Si le pouvoir passait aux « jacobins » du XXe siècle, aux prolétaires et aux senti-prolétaires, ils déclareraient ennemis du peuple les capitalistes qui s'enrichissent à milliards dans la guerre impérialiste, c'est-à-dire dans une guerre pour le partage du butin et des bénéfices des capitalistes.

Les « jacobins » du XXe siècle ne se mettraient pas à guillotiner les capitalistes : imiter un bon exemple n'est pas le copier. Il suffirait d'arrêter 50 à 100 magnats du capital bancaire, hauts chevaliers de la prévarication et du pillage bancaire ; il suffirait de les mettre en état d'arrestation pendant quelques semaines, pour divulguer leurs tripotages et montrer à tous les exploités «à qui profite la guerre ». Les tripotages des rois de la banque une fois divulgués, on pourrait les remettre en liberté, en plaçant sous le contrôle des ouvriers les banques, les syndicats capitalistes et les hommes d'affaires « travaillant » pour le compte du Trésor.

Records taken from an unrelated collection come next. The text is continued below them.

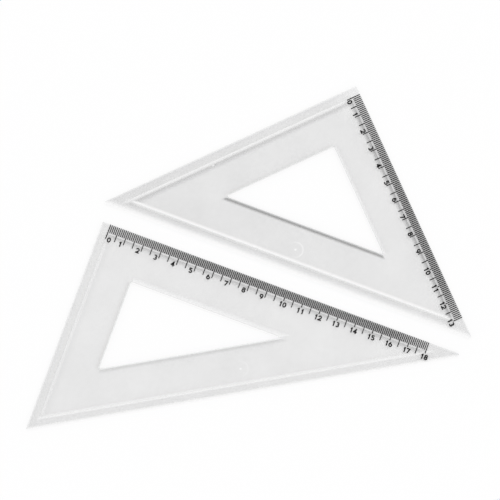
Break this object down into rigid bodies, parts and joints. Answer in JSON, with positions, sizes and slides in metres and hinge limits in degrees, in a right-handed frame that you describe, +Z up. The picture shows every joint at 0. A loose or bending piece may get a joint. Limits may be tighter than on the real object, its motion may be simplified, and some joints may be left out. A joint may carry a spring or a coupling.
{
  "type": "drafting triangle set",
  "caption": "Clear plastic drafting triangles, 45 and 30/60 degree, with triangular windows, bevelled rims and printed centimetre scales, lying flat side by side.",
  "frame": {"origin": "on the table under the middle of the pair's bounding box", "axes": "+X along the long leg of the 30/60 square away from its right angle, +Y from the 30/60 square to the 45 square, +Z up from the table"},
  "size_m": [0.207, 0.2312, 0.0021],
  "materials": {
    "clear_plastic": "clear, slightly milky moulded plastic, glossy",
    "mark_ink": "black printed ink, satin",
    "numeral_ink": "black printed ink, satin"
  },
  "bodies": {
    "square_60": {"set_square_60_plate": "clear_plastic", "set_square_60_millimetre_marks": "mark_ink", "set_square_60_half_centimetre_marks": "mark_ink", "set_square_60_centimetre_marks": "mark_ink", "set_square_60_numerals": "numeral_ink"},
    "square_45": {"set_square_45_plate": "clear_plastic", "set_square_45_millimetre_marks": "mark_ink", "set_square_45_half_centimetre_marks": "mark_ink", "set_square_45_centimetre_marks": "mark_ink", "set_square_45_numerals": "numeral_ink"}
  },
  "joints": [
    {"name": "lift_45", "type": "slide", "parent": "square_60", "child": "square_45", "axis": [0, 0, 1], "range_m": [0, 0.1]}
  ]
}
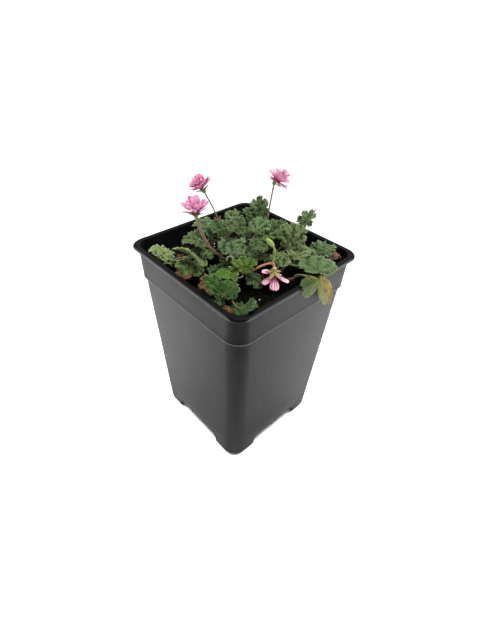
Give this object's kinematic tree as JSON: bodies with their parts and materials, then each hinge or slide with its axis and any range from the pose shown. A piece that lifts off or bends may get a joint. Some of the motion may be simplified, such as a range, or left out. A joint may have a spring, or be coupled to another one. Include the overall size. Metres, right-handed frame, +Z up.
{
  "type": "potted storksbill",
  "caption": "Small tufted storksbill with double pink blooms, a nodding bloom and a bud, growing in compost in a square plastic nursery pot.",
  "frame": {"origin": "on the pot's vertical axis, at the floor plane that the four corner feet stand on", "axes": "+Z up along the pot's axis; the square pot's walls face +X, -X, +Y and -Y; the nodding bloom and the hanging leaf are towards +X"},
  "size_m": [0.1122, 0.11, 0.1897],
  "materials": {
    "pot_plastic": "satin dark grey moulded plastic",
    "compost": "damp dark peat with pale grit",
    "root_wood": "rough brown bark",
    "petal_pink": "soft petal, pink with darker veins",
    "stalk": "hairy reddish-brown and green stalk",
    "leaf_grey_green": "downy crinkled grey-green leaf",
    "leaf_bright_green": "downy bright green leaf",
    "leaf_yellow": "withering yellow and green leaf",
    "leaf_brown": "dry brown leaf"
  },
  "bodies": {
    "root": {"pot": "pot_plastic", "soil": "compost", "rootstock": "root_wood", "bloom_left_tall_petals": "petal_pink", "bloom_left_tall_stalk": "stalk", "bloom_left_low_petals": "petal_pink", "bloom_left_low_stalk": "stalk", "bloom_right_petals": "petal_pink", "bloom_right_stalk": "stalk", "nodding_bloom_petals": "petal_pink", "nodding_bloom_stalk": "stalk", "brown_leaf_right": "leaf_brown", "dead_leaf_left": "leaf_brown", "dead_leaf_back": "leaf_brown", "yellow_leaf_front": "leaf_yellow", "leafy_shoot_centre": "leaf_grey_green", "leafy_shoot_back_left": "leaf_grey_green", "leafy_shoot_back": "leaf_grey_green", "leafy_shoot_left": "leaf_grey_green", "leafy_shoot_back_right": "leaf_grey_green", "leafy_shoot_right": "leaf_grey_green", "hanging_leaf_right": "leaf_yellow", "leafy_shoot_front": "leaf_bright_green", "leafy_shoot_left_corner": "leaf_grey_green", "leafy_shoot_front_corner": "leaf_grey_green"}
  },
  "joints": []
}
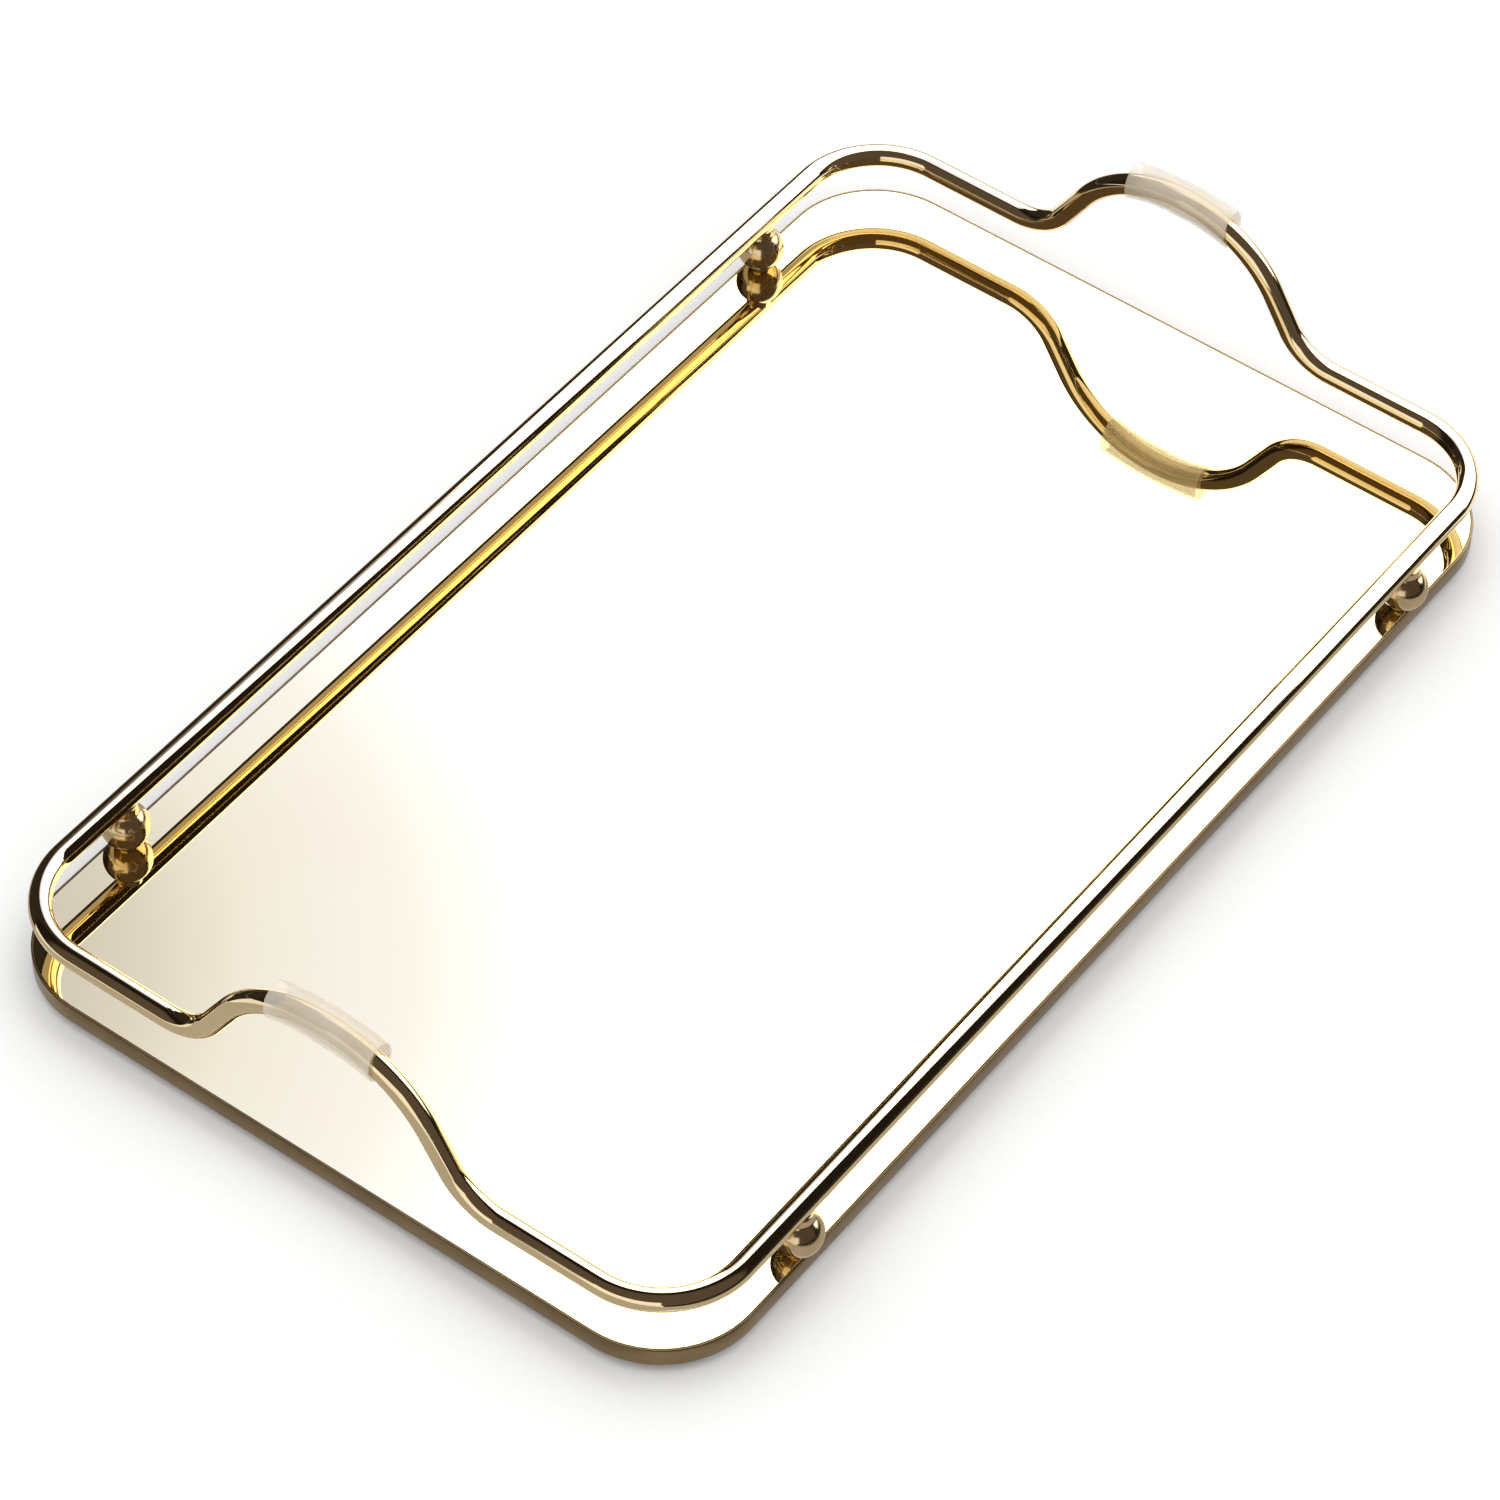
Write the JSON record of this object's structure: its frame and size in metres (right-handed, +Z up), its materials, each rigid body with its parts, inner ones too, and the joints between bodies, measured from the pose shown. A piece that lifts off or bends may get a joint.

Les jacobins de 1793 sont entrés dans l'histoire comme un grand exemple de lutte authentiquement révolutionnaire contre la classe des exploiteurs, de lutte soutenue par la classe des travailleurs et des opprimés, maîtresse de tout le pouvoir d'Etat.

Le triste Edinstvo (dont l'alliance a fait rougir les menchéviks jusqu'auboutistes) veut accepter la lettre du jacobinisme, mais non son esprit, ses manifestations extérieures, mais non le contenu de sa politique. C'est au fond trahir la révolution du XXe siècle, la trahir en invoquant faussement les révolutionnaires du XVIIIe siècle.